Emmanuel Renault, L’expérience de l’injustice. Reconnaissance et clinique de l’injustice, Paris, La Découverte (Armillaire), 2004, 412 p., 26,50 euros.
Texte intégral
1L’ouvrage d’Emmanuel Renault s’inscrit dans un débat passionné et fécond, inauguré en 1971 par la parution aux États-Unis de la Théorie de la justice de John Rawls, sur la nature de la justice et le sens que peut bien revêtir dans nos sociétés contemporaines l’exigence de mener une vie juste. Dans ce débat, Renault fait entendre une voix qui puise son originalité et la pertinence de son questionnement dans sa radicalité. Il remet en cause notamment l’approche libérale contractualiste de Rawls et l’approche communicationnelle soutenue par Jürgen Habermas, qui ont massivement structuré les termes du débat en cours. Il propose d’aborder la théorie de la justice en prenant au sérieux l’expérience de l’injustice – des injustices, de toutes les injustices –, et l’un des enjeux les plus puissants de l’ouvrage est précisément de proposer une grille d’interprétation qui permette de distinguer entre l’injustice et l’infortune, pour reprendre une distinction opérée par la philosophe Judith Shklar, l’une des premières à avoir souligné l’intérêt d’une réflexion philosophique portant spécifiquement sur l’injustice. Ce renversement conceptuel, méthodologique et pratique est permis si l’on inscrit la théorie de la justice au cœur d’une théorie de la reconnaissance : Renault prolonge et élargit ainsi les analyses du philosophe allemand Axel Honneth, qu’il revendique comme son influence majeure.
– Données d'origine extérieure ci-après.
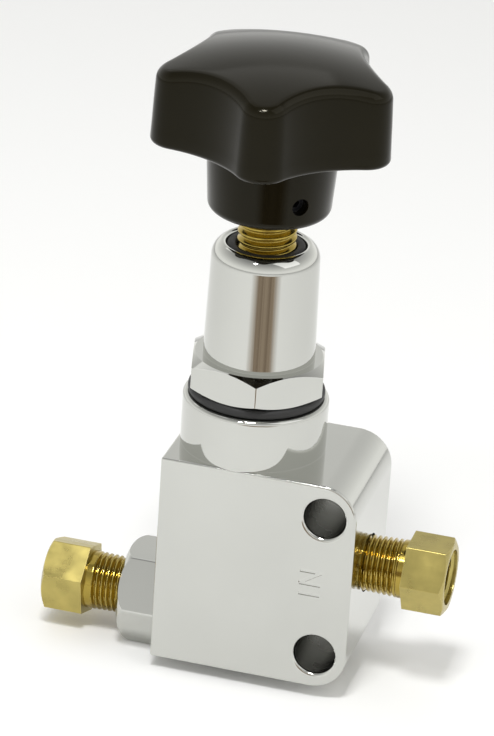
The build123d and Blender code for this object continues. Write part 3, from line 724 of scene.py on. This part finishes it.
@dataclass
class Body:
    """The block with its boss, bores, ports, mounting holes and inlet mark."""

    axes: Axes
    finishes: Finishes
    corner_radius: float = 6.1 * MM
    edge_radius: float = 0.4 * MM
    boss_radius: float = 12.5 * MM
    boss_edge: float = 0.8 * MM
    thread_radius: float = 9.55 * MM
    thread_floor: float = 13.95 * MM
    bore_radius: float = 6.55 * MM
    seat_shoulder: float = -5.9 * MM
    chamber_radius: float = 4.5 * MM
    chamber_floor: float = -16.6 * MM
    port_radius: float = 5.15 * MM
    port_depth: float = 7.0 * MM
    inlet_passage: float = 2.0 * MM
    outlet_passage: float = 2.5 * MM
    hole_radius: float = 3.55 * MM
    hole_flare: float = 0.7 * MM
    hole_height: float = 12.9 * MM
    letter_height: float = 3.7 * MM
    letter_width: float = 3.0 * MM
    letter_gap: float = 1.3 * MM
    stroke: float = 0.62 * MM
    engraving_depth: float = 0.2 * MM
    mark_inset: float = 7.2 * MM
    mark_rise: float = 0.6 * MM
    low: Vector = field(init=False)
    high: Vector = field(init=False)

    def __post_init__(self) -> None:
        """Read the block's corners from the frame; its top is level with its bottom."""
        low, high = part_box("valve_body")
        self.low, self.high = Vector(low), Vector(high)

    def blank(self) -> bpy.types.Object:
        """The block with its corners and edges rounded, joined to its boss."""
        top = -self.low.z
        shape = block("valve_body_shell", self.low, Vector((self.high.x, self.high.y, top)))
        right, middle = self.high.x - MM, (self.low.x + self.high.x) / 2
        bevel_where(shape, self.corner_radius, 14, lambda at, run: abs(run.y) > 0.9 and at.x > right)
        bevel_where(shape, self.edge_radius, 3, lambda at, run: abs(run.y) < 0.5 or at.x < middle)
        foot = top - 2 * self.edge_radius
        corners = [
            (0, foot, 0),
            (self.boss_radius, foot, 0),
            (self.boss_radius, self.high.z, self.boss_edge),
            (0, self.high.z, 0),
        ]
        boss = settle(lathe("boss", rounded(corners), 144, closed=False), self.axes.stem)
        return combine(shape, boss, Join.ADD)

    def stem_bores(self) -> bpy.types.Object:
        """The tool for the stepped bore on the stem axis."""
        above = self.high.z + MM
        outline = [
            (0, self.chamber_floor),
            (self.chamber_radius, self.chamber_floor),
            (self.chamber_radius, self.seat_shoulder),
            (self.bore_radius, self.seat_shoulder),
            (self.bore_radius, self.thread_floor),
            (self.thread_radius, self.thread_floor),
            (self.thread_radius, above),
            (0, above),
        ]
        return settle(lathe("stem_bores", outline, closed=False), self.axes.stem)

    def port(self, face_x: float, height: float, outward: int, passage: float) -> bpy.types.Object:
        """The tool for one port and the passage behind it.

        Args:
            face_x: The side face that the port opens in.
            height: Height of its axis.
            outward: 1 for the right face, -1 for the left.
            passage: Radius of the passage to the stem axis.
        """
        depth = abs(face_x - self.axes.stem.x)
        outline = [
            (0, -depth),
            (passage, -depth),
            (passage, -self.port_depth),
            (self.port_radius, -self.port_depth),
            (self.port_radius, MM),
            (0, MM),
        ]
        tool = lathe("port", outline, 64, closed=False)
        mouth = Vector((face_x, self.axes.stem.y, height))
        return settle(tool, mouth, Euler((0, outward * math.pi / 2, 0)))

    def mounting_hole(self, height: float) -> bpy.types.Object:
        """The tool for one mounting hole, flared at the front face."""
        depth = self.high.y - self.low.y
        flared = self.hole_radius + self.hole_flare
        mouth = arc((flared, depth - self.hole_flare), self.hole_flare, math.pi, math.pi / 2, 8)
        outline = [(0, -MM), (self.hole_radius, -MM), *mouth, (flared, depth + MM), (0, depth + MM)]
        tool = lathe("mounting_hole", outline, 72, closed=False)
        return settle(tool, Vector((0, 0, height)), Euler((math.pi / 2, 0, 0)))

    def letters(self) -> list[bpy.types.Object]:
        """The strokes of the inlet mark, which reads upwards."""
        half, tall = self.stroke / 2, self.letter_height / 2
        word = self.letter_width + self.letter_gap + self.stroke
        first = -word / 2 + half
        left, right = -word / 2 + self.stroke + self.letter_gap + half, word / 2 - half
        ends = [
            (Vector((first, -tall)), Vector((first, tall))),
            (Vector((left, -tall)), Vector((left, tall))),
            (Vector((right, -tall)), Vector((right, tall))),
            (Vector((left, tall)), Vector((right, -tall))),
        ]
        place = Vector((self.high.x - self.mark_inset, self.low.y, self.mark_rise))
        strokes = []
        for start, end in ends:
            run = end - start
            size = Vector((run.length / 2, half, self.engraving_depth))
            stroke = block("stroke", -size, size)
            middle = (start + end) / 2
            settle(stroke, middle.to_3d(), Euler((0, 0, math.atan2(run.y, run.x))))
            settle(stroke, Vector(), Euler((0, 0, math.pi / 2)))
            strokes.append(settle(stroke, place, Euler((math.pi / 2, 0, 0))))
        return strokes

    def build(self) -> bpy.types.Object:
        """Model the body and dress it."""
        shape = self.blank()
        tools = [
            self.stem_bores(),
            self.port(self.high.x, self.axes.inlet.z, 1, self.inlet_passage),
            self.port(self.low.x, self.axes.outlet.z, -1, self.outlet_passage),
            self.mounting_hole(self.hole_height),
            self.mounting_hole(-self.hole_height),
            *self.letters(),
        ]
        for tool in tools:
            combine(shape, tool, Join.CUT)
        polish(shape)
        dress(shape, self.finishes.block_aluminium, Slot.ALUMINIUM, "housing", "valve_body")
        self.finish_faces(shape)
        return shape

    def finish_faces(self, shape: bpy.types.Object) -> None:
        """Give the boss its turned finish and the mounting holes their drilled one, whose darker colour paints
        shade into the holes.
        """
        shape.data.materials.append(self.finishes.turned_aluminium)
        shape.data.materials.append(self.finishes.drilled_shaded_aluminium)
        for face in shape.data.polygons:
            at = face.center
            if at.z > -self.low.z + WELD:
                face.material_index = 1
            elif math.hypot(at.x, abs(at.z) - self.hole_height) < self.hole_radius:
                face.material_index = 2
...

2Le concept de reconnaissance sert dans l’ouvrage d’opérateur fondamental pour élaborer une redéfinition de la justice qui tienne compte des expériences de l’injustice. Il permet tout d’abord d’éviter « l’écrasement » du concept de justice sociale sur celui de justice distributive, écrasement trop répandu aujourd’hui qui consiste à limiter la question de la justice à la formulation abstraite de principes ou de normes portant sur la distribution de biens sociaux premiers. Dans cette perspective qui est notamment celle de Rawls, les agents moraux sont exclusivement individuels, les attentes légitimes de ces agents ne portent que sur des biens à posséder (et l’évaluation de la légitimité des attentes est présupposée mais non traitée), et la question de la justice ne concerne que les institutions politiques particulières. En outre, la démarche rawlsienne est celle de la recherche d’un consensus entre les membres (rationnels et contractants) de la société sur la forme de leur société. Le juste comme production d’un consensus escamote le rapport pourtant incontournable entre la justice et une théorie des droits. Non seulement la théorie de la reconnaissance permet d’élargir la pertinence de la théorie de la justice pour penser des interactions et des relations trop souvent laissées de côté dans les théories de la justice distributive, mais en outre, elle permet de faire entendre une véritable critique sociale. « Si le concept de justice sociale doit rester lié aux conflits politiques ancrés dans les différentes formes de la question sociale, […] il ne peut être entendu qu’au sens du respect d’un ensemble de droits sociaux, en un mot : au sens du droit à transformer les institutions qui contrarient les attentes légitimes » (p. 154).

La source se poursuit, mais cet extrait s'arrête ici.